Given task: In full and without alteration, give the listing again.

------ Given data

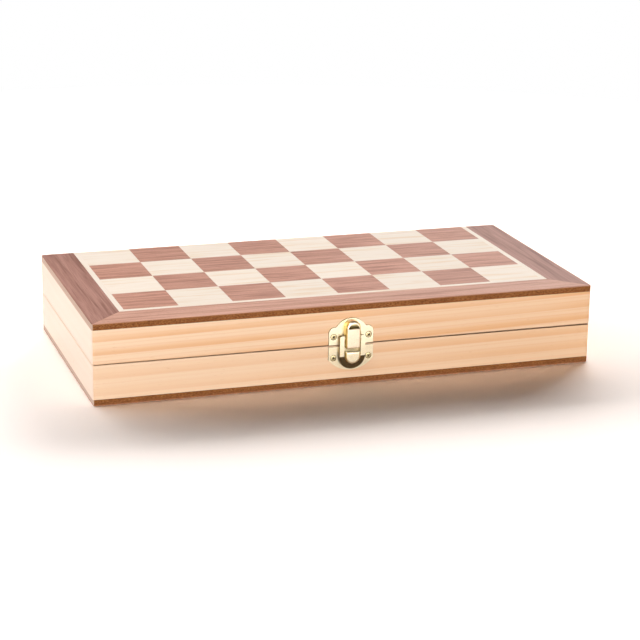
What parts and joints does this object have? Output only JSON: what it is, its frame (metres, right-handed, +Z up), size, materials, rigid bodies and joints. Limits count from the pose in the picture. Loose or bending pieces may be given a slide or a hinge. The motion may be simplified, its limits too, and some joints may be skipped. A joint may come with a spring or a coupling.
{
  "type": "folding magnetic chess set",
  "caption": "Folding wooden chess board that shuts into a box for its magnetic men, with two butt hinges and a brass toggle latch.",
  "frame": {"origin": "centre of the closed box's underside, leaving out the latch and the hinge knuckles", "axes": "+X along the box to the right, +Y from the latch to the hinges, +Z up through the lid"},
  "size_m": [0.29, 0.1521, 0.046],
  "materials": {
    "pine": "satin lacquered pine with soft grain along each rail",
    "fibreboard": "bare fibreboard edge, brown with pale specks",
    "walnut_veneer": "satin lacquered reddish-brown veneer with dark streaks",
    "maple_veneer": "satin lacquered cream veneer with faint grain",
    "steel": "thin mild steel sheet, hidden under the veneer",
    "foam": "closed-cell foam sheet with cut pockets",
    "magnet": "rubber-bonded ferrite disc",
    "boxwood": "turned pale wood, lacquered",
    "stained_wood": "turned wood stained dark brown, lacquered",
    "brass": "bright stamped brass, lightly polished"
  },
  "bodies": {
    "base": {"base_back_rail": "pine", "base_border_veneer": "walnut_veneer", "base_dark_squares": "walnut_veneer", "base_foam_insert": "foam", "base_front_rail": "pine", "base_hinge_screws": "brass", "base_left_rail": "pine", "base_light_line": "maple_veneer", "base_light_squares": "maple_veneer", "base_panel": "fibreboard", "base_right_rail": "pine", "base_steel_sheet": "steel", "catch_plate": "brass", "catch_screws": "brass", "left_hinge_base_leaf": "brass", "left_hinge_pin": "brass", "right_hinge_base_leaf": "brass", "right_hinge_pin": "brass", "white_bishops": "boxwood", "white_king": "boxwood", "white_knights": "boxwood", "white_magnets": "magnet", "white_pawns": "boxwood", "white_queen": "boxwood", "white_rooks": "boxwood"},
    "lid": {"black_bishops": "stained_wood", "black_king": "stained_wood", "black_knights": "stained_wood", "black_magnets": "magnet", "black_pawns": "stained_wood", "black_queen": "stained_wood", "black_rooks": "stained_wood", "latch_lever_pin": "brass", "latch_plate": "brass", "latch_screws": "brass", "left_hinge_lid_leaf": "brass", "lid_back_rail": "pine", "lid_border_veneer": "walnut_veneer", "lid_dark_squares": "walnut_veneer", "lid_foam_insert": "foam", "lid_front_rail": "pine", "lid_hinge_screws": "brass", "lid_left_rail": "pine", "lid_light_line": "maple_veneer", "lid_light_squares": "maple_veneer", "lid_panel": "fibreboard", "lid_right_rail": "pine", "lid_steel_sheet": "steel", "right_hinge_lid_leaf": "brass"},
    "latch_lever": {"latch_lever": "brass"},
    "latch_loop": {"latch_loop": "brass"}
  },
  "joints": [
    {"name": "lid_hinge", "type": "hinge", "parent": "base", "child": "lid", "pos_m": [0, 0.0727, 0.023], "axis": [-1, 0, 0], "range_deg": [0, 180]},
    {"name": "latch_lever_swing", "type": "hinge", "parent": "lid", "child": "latch_lever", "pos_m": [0, -0.0757, 0.0236], "axis": [1, 0, 0], "range_deg": [0, 100]},
    {"name": "latch_loop_swing", "type": "hinge", "parent": "latch_lever", "child": "latch_loop", "pos_m": [0, -0.0757, 0.0277], "axis": [1, 0, 0], "range_deg": [-100, 0]}
  ],
  "couplings": [
    {"joint": "latch_loop_swing", "follows": "latch_lever_swing", "ratio": -1}
  ]
}
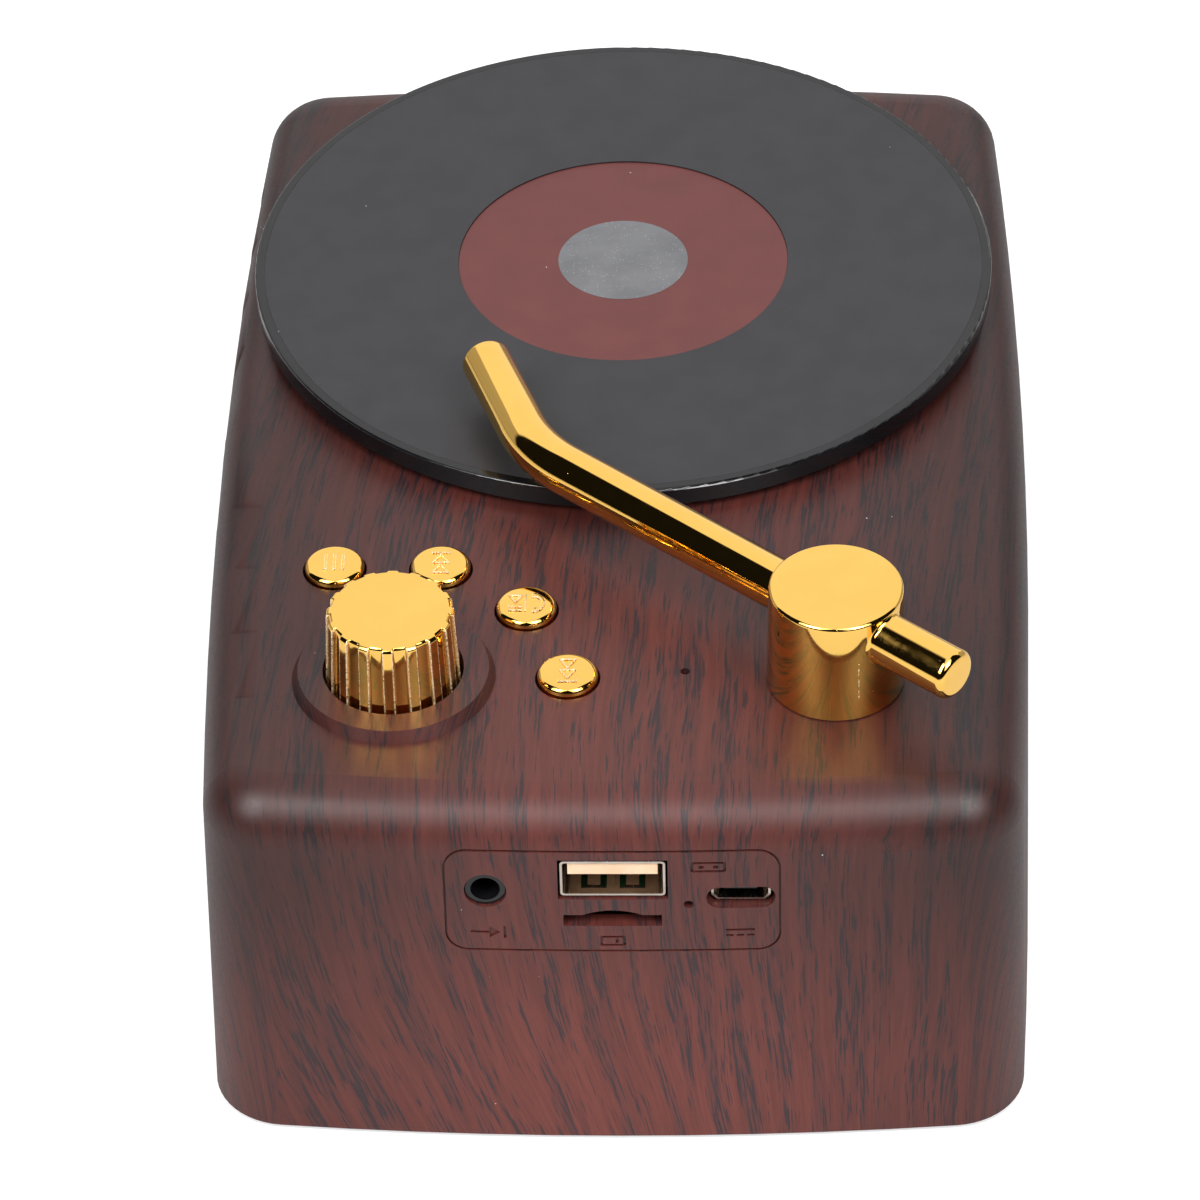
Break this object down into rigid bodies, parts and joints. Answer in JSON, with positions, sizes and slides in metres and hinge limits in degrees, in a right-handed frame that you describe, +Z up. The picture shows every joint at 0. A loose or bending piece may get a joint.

------------

Right answer:
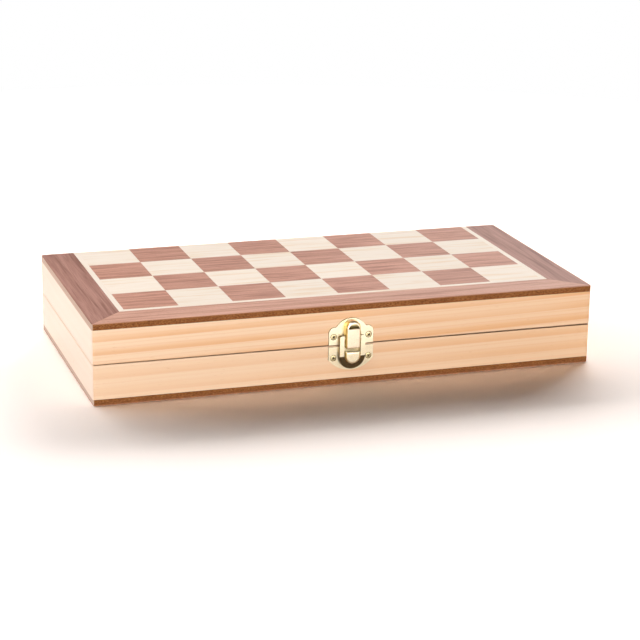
What parts and joints does this object have? Output only JSON: what it is, its frame (metres, right-handed, +Z up), size, materials, rigid bodies and joints. Limits count from the pose in the picture. Loose or bending pieces may be given a slide or a hinge. The motion may be simplified, its limits too, and some joints may be skipped. A joint may come with a spring or a coupling.
{
  "type": "folding magnetic chess set",
  "caption": "Folding wooden chess board that shuts into a box for its magnetic men, with two butt hinges and a brass toggle latch.",
  "frame": {"origin": "centre of the closed box's underside, leaving out the latch and the hinge knuckles", "axes": "+X along the box to the right, +Y from the latch to the hinges, +Z up through the lid"},
  "size_m": [0.29, 0.1521, 0.046],
  "materials": {
    "pine": "satin lacquered pine with soft grain along each rail",
    "fibreboard": "bare fibreboard edge, brown with pale specks",
    "walnut_veneer": "satin lacquered reddish-brown veneer with dark streaks",
    "maple_veneer": "satin lacquered cream veneer with faint grain",
    "steel": "thin mild steel sheet, hidden under the veneer",
    "foam": "closed-cell foam sheet with cut pockets",
    "magnet": "rubber-bonded ferrite disc",
    "boxwood": "turned pale wood, lacquered",
    "stained_wood": "turned wood stained dark brown, lacquered",
    "brass": "bright stamped brass, lightly polished"
  },
  "bodies": {
    "base": {"base_back_rail": "pine", "base_border_veneer": "walnut_veneer", "base_dark_squares": "walnut_veneer", "base_foam_insert": "foam", "base_front_rail": "pine", "base_hinge_screws": "brass", "base_left_rail": "pine", "base_light_line": "maple_veneer", "base_light_squares": "maple_veneer", "base_panel": "fibreboard", "base_right_rail": "pine", "base_steel_sheet": "steel", "catch_plate": "brass", "catch_screws": "brass", "left_hinge_base_leaf": "brass", "left_hinge_pin": "brass", "right_hinge_base_leaf": "brass", "right_hinge_pin": "brass", "white_bishops": "boxwood", "white_king": "boxwood", "white_knights": "boxwood", "white_magnets": "magnet", "white_pawns": "boxwood", "white_queen": "boxwood", "white_rooks": "boxwood"},
    "lid": {"black_bishops": "stained_wood", "black_king": "stained_wood", "black_knights": "stained_wood", "black_magnets": "magnet", "black_pawns": "stained_wood", "black_queen": "stained_wood", "black_rooks": "stained_wood", "latch_lever_pin": "brass", "latch_plate": "brass", "latch_screws": "brass", "left_hinge_lid_leaf": "brass", "lid_back_rail": "pine", "lid_border_veneer": "walnut_veneer", "lid_dark_squares": "walnut_veneer", "lid_foam_insert": "foam", "lid_front_rail": "pine", "lid_hinge_screws": "brass", "lid_left_rail": "pine", "lid_light_line": "maple_veneer", "lid_light_squares": "maple_veneer", "lid_panel": "fibreboard", "lid_right_rail": "pine", "lid_steel_sheet": "steel", "right_hinge_lid_leaf": "brass"},
    "latch_lever": {"latch_lever": "brass"},
    "latch_loop": {"latch_loop": "brass"}
  },
  "joints": [
    {"name": "lid_hinge", "type": "hinge", "parent": "base", "child": "lid", "pos_m": [0, 0.0727, 0.023], "axis": [-1, 0, 0], "range_deg": [0, 180]},
    {"name": "latch_lever_swing", "type": "hinge", "parent": "lid", "child": "latch_lever", "pos_m": [0, -0.0757, 0.0236], "axis": [1, 0, 0], "range_deg": [0, 100]},
    {"name": "latch_loop_swing", "type": "hinge", "parent": "latch_lever", "child": "latch_loop", "pos_m": [0, -0.0757, 0.0277], "axis": [1, 0, 0], "range_deg": [-100, 0]}
  ],
  "couplings": [
    {"joint": "latch_loop_swing", "follows": "latch_lever_swing", "ratio": -1}
  ]
}
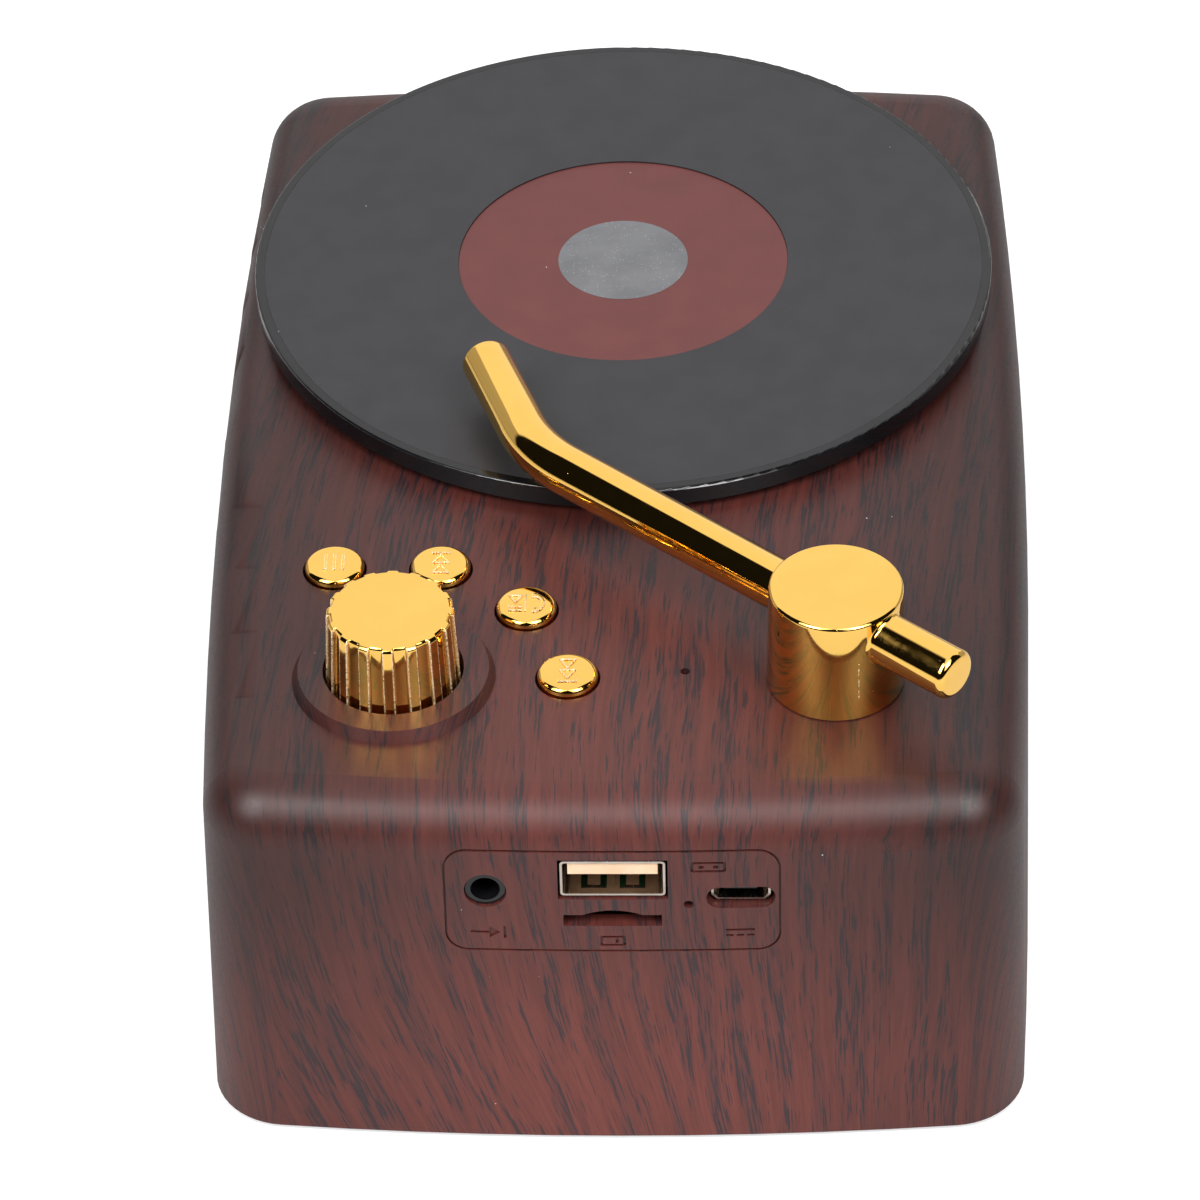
Break this object down into rigid bodies, parts and joints. Answer in JSON, with positions, sizes and slides in metres and hinge limits in degrees, in a right-handed frame that you describe, +Z up. The picture shows every joint at 0. A loose or bending piece may get a joint.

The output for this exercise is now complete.